Die Opposition auf der Straße gründete gerade eine neue „Koalition für eine parlamentarische Monarchie“, will sich nicht mit „Kosmetik“ abspeisen lassen und verkündet: „Wir protestieren weiter.“ Für „wahre Demokratie“, Meinungsfreiheit und gegen die weit verbreitete Korruption, die bis zum Königshof reicht. Der König beherrsche auch künftig alle Institutionen, sagen die Wortführer der Protestbewegung „20. Februar“, die nach jenem Tag benannt ist, an dem die Proteste in vielen Städten Marokkos explodierten. Und auch Mohamed Madani, Verfassungsrechtler an der Universität in der Hauptstadt Rabat, sieht „keine wirklichen Reformen“.

König behält letztes Wort

Es gebe „wenig Neuerungen“, pflichtet Mehdi Lahlou von der kleinen linken Oppositionspartei PSU bei.
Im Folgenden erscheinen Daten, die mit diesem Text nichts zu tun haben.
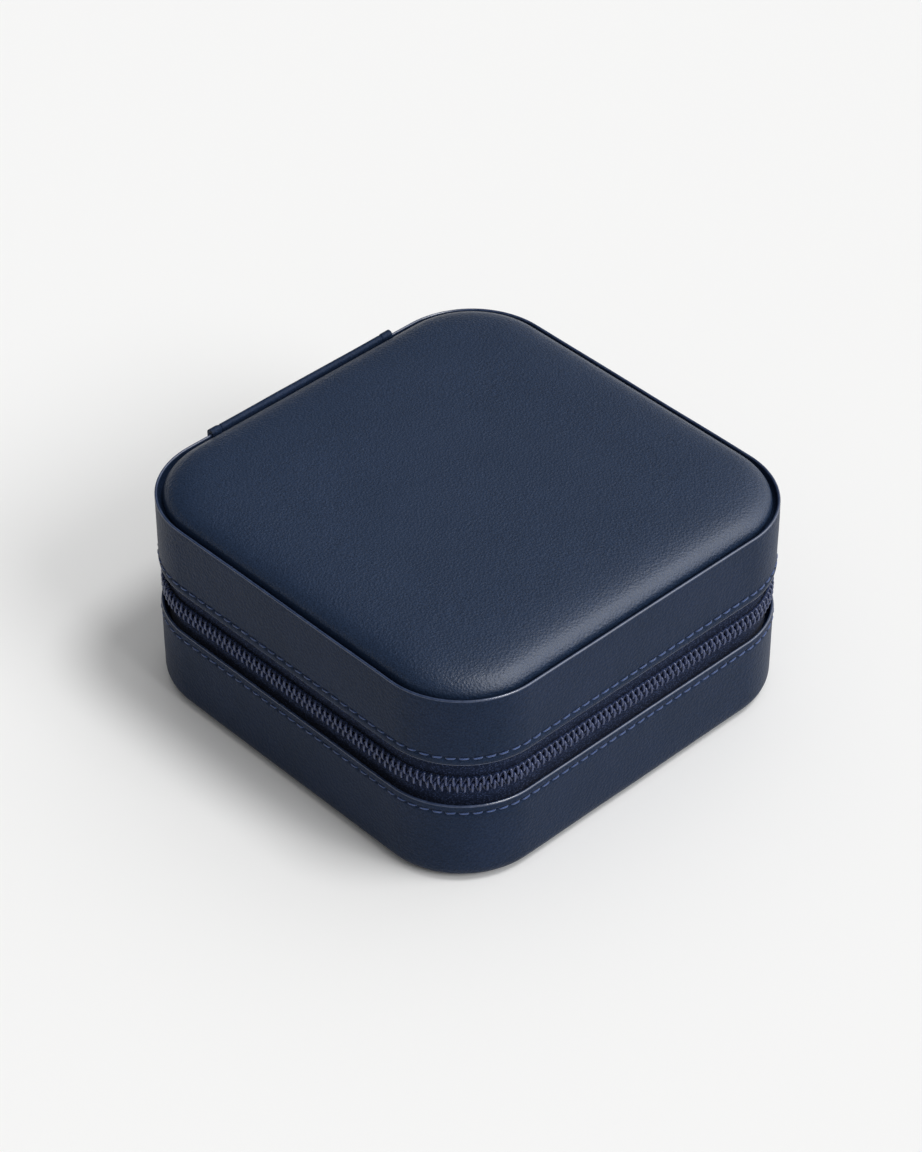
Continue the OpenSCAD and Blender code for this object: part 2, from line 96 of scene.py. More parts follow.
def closeUp():
    # turns every face outward, and leaves edit mode
    bpy.ops.mesh.select_all(action='SELECT')
    bpy.ops.mesh.normals_make_consistent(inside=False)
    bpy.ops.object.mode_set(mode='OBJECT')


def extrude(move):
    bpy.ops.mesh.extrude_region_move(TRANSFORM_OT_translate={"value": move})


def flatFace(name, points, fill='NGON'):
    # a flat face through the points, or only its rim
    clearSelection()
    bpy.ops.mesh.primitive_circle_add(vertices=len(points), radius=1, fill_type=fill, location=(0, 0, 0))
    piece = bpy.context.object
    piece.name = name
    for vertex, point in zip(piece.data.vertices, points):
        vertex.co = point
    return piece


def settle(piece, smoothAngle=40):
    # puts the piece's place into its mesh and smooths its shading
    makeActive(piece)
    bpy.ops.object.transform_apply(location=True, rotation=True, scale=True)
    if smoothAngle:
        bpy.ops.object.shade_smooth_by_angle(angle=math.radians(smoothAngle))
    return piece


def finishModifiers(piece):
    makeActive(piece)
    for modifier in list(piece.modifiers):
        bpy.ops.object.modifier_apply(modifier=modifier.name)


def pick(piece, kind, test):
    # in edit mode, selects the vertices, edges or faces that pass the test
    bpy.ops.mesh.select_mode(type=kind)
    bpy.ops.mesh.select_all(action='DESELECT')
    bpy.ops.object.mode_set(mode='OBJECT')
    mesh = piece.data
    if kind == 'VERT':
        for vertex in mesh.vertices:
            vertex.select = test(vertex.co)
    elif kind == 'EDGE':
        for edge in mesh.edges:
            a, b = (mesh.vertices[i].co for i in edge.vertices)
            edge.select = test(a, b)
    else:
        for face in mesh.polygons:
            face.select = test(face.center, face.normal)
    bpy.ops.object.mode_set(mode='EDIT')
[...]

Das neue Grundgesetz war von einer handverlesenen königlichen Kommission ausgearbeitet worden. Künftig bekommen der Ministerpräsident und das Parlament, die bisher ein blasses Dasein im Schatten des königlichen Hofes führten, zwar ein paar neue Befugnisse, aber keine eindeutige Entscheidungsmacht. Der König behält in allen wichtigen Angelegenheiten das letzte Wort. Er ist Chef des Ministerrates, des Militär- und Sicherheitsapparates, Vorsitzender des Obersten Justizrates und Religionsführer.
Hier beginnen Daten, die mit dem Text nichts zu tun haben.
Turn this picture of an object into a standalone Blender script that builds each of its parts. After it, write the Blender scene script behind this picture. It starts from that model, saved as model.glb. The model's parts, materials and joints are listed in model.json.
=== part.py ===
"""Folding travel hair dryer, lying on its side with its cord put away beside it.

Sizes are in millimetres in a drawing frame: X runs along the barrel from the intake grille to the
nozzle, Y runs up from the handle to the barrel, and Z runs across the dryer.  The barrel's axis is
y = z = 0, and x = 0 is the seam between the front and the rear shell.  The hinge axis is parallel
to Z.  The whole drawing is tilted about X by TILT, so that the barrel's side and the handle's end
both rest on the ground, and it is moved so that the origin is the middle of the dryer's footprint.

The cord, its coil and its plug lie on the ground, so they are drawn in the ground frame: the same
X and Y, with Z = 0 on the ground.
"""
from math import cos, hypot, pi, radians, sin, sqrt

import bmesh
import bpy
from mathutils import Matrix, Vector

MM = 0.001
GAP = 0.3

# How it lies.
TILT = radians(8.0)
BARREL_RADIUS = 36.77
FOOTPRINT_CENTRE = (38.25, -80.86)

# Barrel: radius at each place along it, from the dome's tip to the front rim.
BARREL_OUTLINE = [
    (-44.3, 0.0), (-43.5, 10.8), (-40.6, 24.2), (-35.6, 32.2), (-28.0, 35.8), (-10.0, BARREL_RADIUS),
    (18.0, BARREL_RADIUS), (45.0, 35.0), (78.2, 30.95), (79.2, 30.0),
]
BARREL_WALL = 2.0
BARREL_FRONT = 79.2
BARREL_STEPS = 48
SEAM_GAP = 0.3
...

Marokko gilt als das ärmste Land Nordafrikas, in dem die Not der sehr jungen Bevölkerung noch größer ist als etwa in Tunesien oder Libyen. Jeder fünfte Marokkaner hat laut Angaben der Weltbank weniger als einen Dollar täglich zur Verfügung, die Jugendarbeitslosigkeit ist sehr hoch, Hunderttausende leben in Slums.

Zwei Drittel der Marokkaner sind unter 30 Jahre alt. Und die meisten von ihnen würden Umfragen zufolge am liebsten nach Europa auswandern.

Auf einen Blick

Marokkos König Mohammed VI. will mit der neuen Verfassung verhindern, dass sein Land ähnlich wie Ägypten oder Tunesien in den Sog der Umstürze gerät. Mit der Reform wird es zwar eine Reihe von Änderungen geben, der König bleibt aber der wichtigste Machtfaktor. Die Abstimmung zur neuen Verfassung findet am heutigen Freitag statt. Die Revolutionäre sind dagegen und kündigten weitere Demonstrationen an.